Sabine Marcelis, Candy Cube, 2014. Courtesy of Studio Sabine Marcelis.

NH: That’s fascinating. What do you hope to do next in your practice?

SM: I think the beauty of how I work is that I am not stuck to a specific scale. It can be objects. It can be a collectable design that is a place in a home or in a museum or an installation and then maybe even applied directly within architecture. I love that I can dance around all those different categories. I have a big collection coming out with Ikea in February, which was very much consumer-goods focused, and I learned a lot from that. But I also feel I need to take a little bit of a break from that way of thinking again. And following the London project, I had the opportunity to make a really big, more like a public art installation, in Saudi Arabia, which was also very much working with its surroundings. It’s set in the desert, working with the sunlight during the day and then transforming the object with an internal light source in the evening. I really enjoy those sorts of projects. At the moment, we are working on a large-scale public artwork in America. I’m very interested in creating pieces for the public that correspond with their surroundings, and that informs the work as well.

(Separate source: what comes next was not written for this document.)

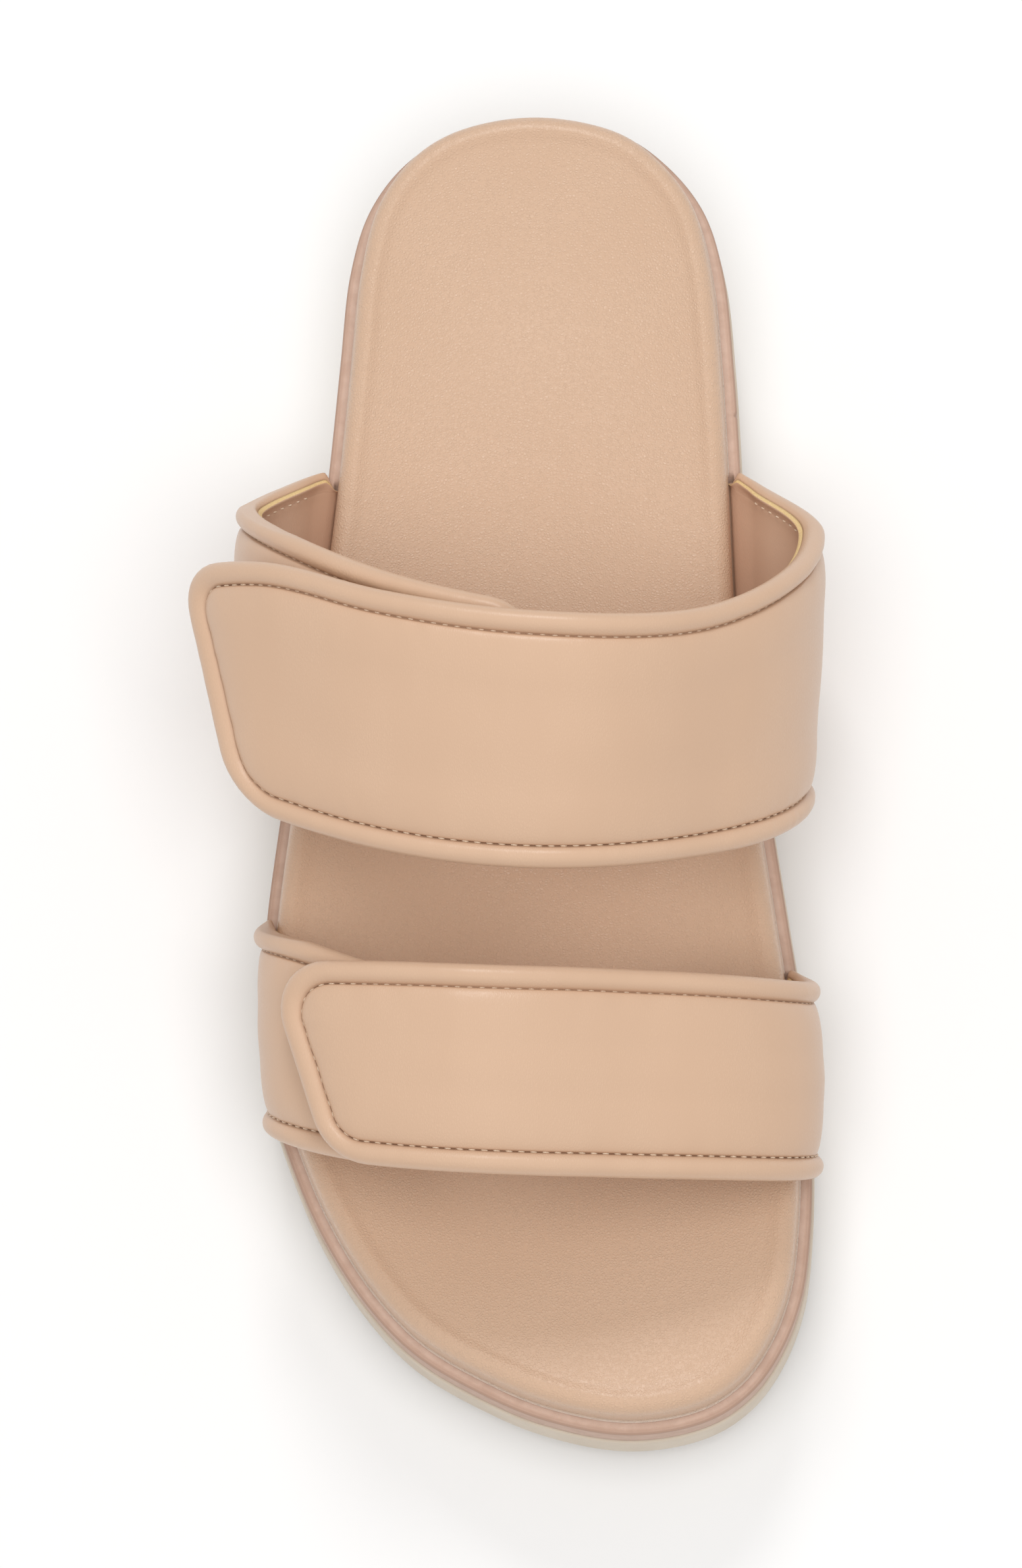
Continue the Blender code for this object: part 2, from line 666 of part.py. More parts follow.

Sabine Marcelis, Light Horizon, installation view, Noor Riyadh 2022. 11 coloured, 2-way mirrored glass columns. Photo: Ruben P Bescos.

NH: It is nice to hear that you are engaged with making work in public spaces. That’s very meaningful for people. Would you like to add anything?

SM: I’m very happy that the Vitra exhibition has been extended for another year. It will now be there until May 2024.

Colour Rush! An installation by Sabine Marcelis is on display at the Vitra Schaudepot, Weil am Rhein, Germany, until 12 May 2024.